Un dolor callado
«El sufrimiento exige un lenguaje íntimo que sólo el arte y el amor saben articular. Paseas, con la cabeza gacha, mirando el suelo, por las calles vacías de las ciudades, sin turistas en las terrazas de los bares o los restaurantes»
«¿Y esto, puede escribirlo?», le preguntaron a Anna Ajmátova frente a la cárcel. La tierra estaba nevada, hacía frío. Todos la miraban. «Sí, puedo», respondió, y escribió un largo poema titulado Réquiem. Era el tiempo de los gulags, del terror soviético. Ahora vivimos el tiempo de la pandemia, y el horror es otro, pero también haría falta un poeta para contarlo. Las cifras no reflejan el sufrimiento cotidiano de la gente, su humanidad herida. Nos hablan del número de muertos –acercándose ya a los sesenta mil en España–, de la caída histórica de nuestro PIB –similar a la que sufrimos durante los años de la Guerra Civil– y de las tasas crecientes de desempleo. Nos hablan de la pobreza severa que aflige a tantos españoles –cerca de ochocientos mil, según Oxfam– y de las dificultades de tantos otros para llegar a fin de mes. Sabemos todo esto, pero no vemos el rostro de las personas ni sondeamos el dolor real que las aqueja.
El sufrimiento exige un lenguaje íntimo que sólo el arte y el amor saben articular. Paseas, con la cabeza gacha, mirando el suelo, por las calles vacías de las ciudades, sin turistas en las terrazas de los bares o los restaurantes. Sabes que hay un sufrimiento callado del cual sólo nos llegan los ecos: gente mayor, encerrada en su casa o en su residencia, aislada de su familia y de sus amigos; familias jóvenes que han perdido el trabajo o han visto reducido su sueldo por un ERTE de mal pronóstico; autónomos que luchan por no cerrar sus empresas… La angustia crece y se agazapa en los lugares más insospechados. He conocido a pacientes con cáncer que han muerto, seguramente antes de hora, debido a los retrasos causados por la pandemia. He conocido a trabajadores de clase media que acuden puntuales todos los jueves a los comedores de Cáritas y de la Cruz Roja. He visto a personas descomponerse mentalmente, rotas por el sufrimiento que ha provocado el coronavirus. Percibo el rencor que se propaga en voz baja, la inquina que arraiga y se dispara contra quién sea; lo importante es que sea contra alguien: un edil local, un presidente autonómico, el director de una sucursal bancaria, un maestro de escuela…

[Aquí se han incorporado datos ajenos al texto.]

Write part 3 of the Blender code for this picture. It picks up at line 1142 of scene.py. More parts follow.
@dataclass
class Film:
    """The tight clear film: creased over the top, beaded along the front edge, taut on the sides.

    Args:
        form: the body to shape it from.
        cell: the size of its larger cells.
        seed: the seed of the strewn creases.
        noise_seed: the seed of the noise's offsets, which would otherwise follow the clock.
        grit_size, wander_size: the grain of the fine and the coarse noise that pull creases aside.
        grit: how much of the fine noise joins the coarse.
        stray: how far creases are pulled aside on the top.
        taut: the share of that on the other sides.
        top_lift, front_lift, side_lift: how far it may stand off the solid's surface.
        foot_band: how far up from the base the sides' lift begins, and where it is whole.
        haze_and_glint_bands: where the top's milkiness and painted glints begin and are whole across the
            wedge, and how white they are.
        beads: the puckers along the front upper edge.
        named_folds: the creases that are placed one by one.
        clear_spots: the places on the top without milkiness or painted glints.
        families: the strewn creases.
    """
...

Cuando esto termine, ¿en qué paisaje de ruinas estaremos inmersos? ¿Cuánto durarán las secuelas psicológicas? ¿Y las económicas? ¿Y las familiares? La humanidad es fuerte y saldrá adelante, pero siempre hay caídos –hombres y mujeres para los que no hay vuelta atrás–. El tiempo es inmisericorde con todos; el paisaje, desolador. «La realidad es una fuerza potentísima», decía Pla, y es la realidad la que se ha impuesto durante este último año, con una plaga que nos desnuda y nos recuerda que somos mucho más débiles de lo que creíamos. Más frágiles, más pobres, más mortales… Hombres, en definitiva, que vagan entre ruinas: una distopía en alta definición y con efectos 3D. ¿Quién lo narrará? No los científicos sociales, ni los políticos, ni los analistas. Sólo podrá hacerlo un escritor como Ajmátova, mientras esperaba ver a su hijo preso en una cárcel de la URSS.